What do you expect to see against USC?
Lots of passing. USC has a poor pass defense. But if I were Cal, I'd run the ball. USc has been inconsistent up front, and Isi and the line have looked good lately. USC wouldn't expect it, and that will open up play action and soft spots under the coverage. I'm still predicting that USC wins 37-24 though.
How do you defend against Andrew Luck, short of breaking his legs?
(pause) Break his arm?
Why is Tosh such a great recruiter?
He has tremendous energy. A number of recruits have said 'When I first met him, I thought he was a player!' He's young, very fit, and full of energy. He asks players to be their absolute best, but he doesn't ask for more than what they can do. And defensive line coaches rarely become coordinators because you need to deeply understand secondary coverages, but he could do it.

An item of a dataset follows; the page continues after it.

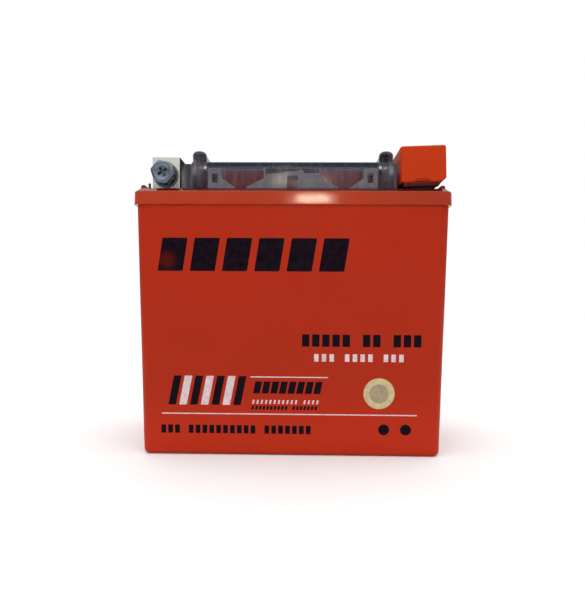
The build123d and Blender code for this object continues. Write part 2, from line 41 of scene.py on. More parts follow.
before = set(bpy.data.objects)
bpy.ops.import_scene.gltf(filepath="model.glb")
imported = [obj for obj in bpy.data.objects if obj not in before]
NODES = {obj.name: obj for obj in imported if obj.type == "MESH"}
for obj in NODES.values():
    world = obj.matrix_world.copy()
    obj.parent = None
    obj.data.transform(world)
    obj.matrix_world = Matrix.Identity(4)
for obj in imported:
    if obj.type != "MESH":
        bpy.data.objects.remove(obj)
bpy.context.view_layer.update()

Why haven't we had more success recruiting in basketball?
Well, how do you define success? I define it as winning, and in that sense we've succeeded under Mike Montgomery. But if you define it by recruiting stars, then Cal hasn't. Monty wants guys who will stay two or more years and guys who want to get better, so that means we aren't taking guys who already think they're Jesus in sneakers. He doesn't want players who barely get a 2.0 for a semester or two just to stay eligible before the draft. Monty doesn't want to compromise his values, and I admire that. But you have to make some compromises to get success. I think John Montgomery, Mike's son, is a little more flexible in that regard.
How much trouble will Oregon be in with the NCAA?
How much trouble will they get into, or how much should they get into? The NCAA is toothless. They'll get a slap on the wrist and nothing will happen for 5 years. But they should be hammered.
How much success will Cal have throwing the ball?
USC has a cornerback injured, and Arizona picked them apart, almost beating them. Arizona State had lots of success throwing to the edges. It's something Cal could exploit.
Robert Woods - is there any way to shut him down, or is it just a matter of containing him and stopping all of the other USC weapons?
He can be contained. If you can slow him down and let everybody else try to carry the load, that's the way to go. Opposing defenses haven't really tried to shut him down and make other players try to beat them, and I think that's the way to go.
Have the sanctions impacted USC's depth in any way yet?
No. Kiffin has done a good job of working every loophole to get a big class in last spring. Over the next three years that will be a problem. but this team is not struggling due to the sanctions.
How much of an impact will George Farmer have?
Hard to say. They moved him to running back two weeks ago, and the coaches have talked about how it takes time to learn the position - things like pass protection. USC has been kid of desperate for a home run guy, and they think he could be it. But at the same time, they've talked about how much a certain player is going to play only to see him get very limited action when the game rolls around.
How can Cal's offense best exploit USC?
Allen and Jones are dynamic. I haven't seen yet that Maynard can pick apart a secondary . . . but this is a secondary that is ripe to be picked apart. They try to avoid long plays, and it means that shorter plays are available. If Tedford can get the running game going that could give USC trouble - they haven't seen a team good at both the run and the pass yet.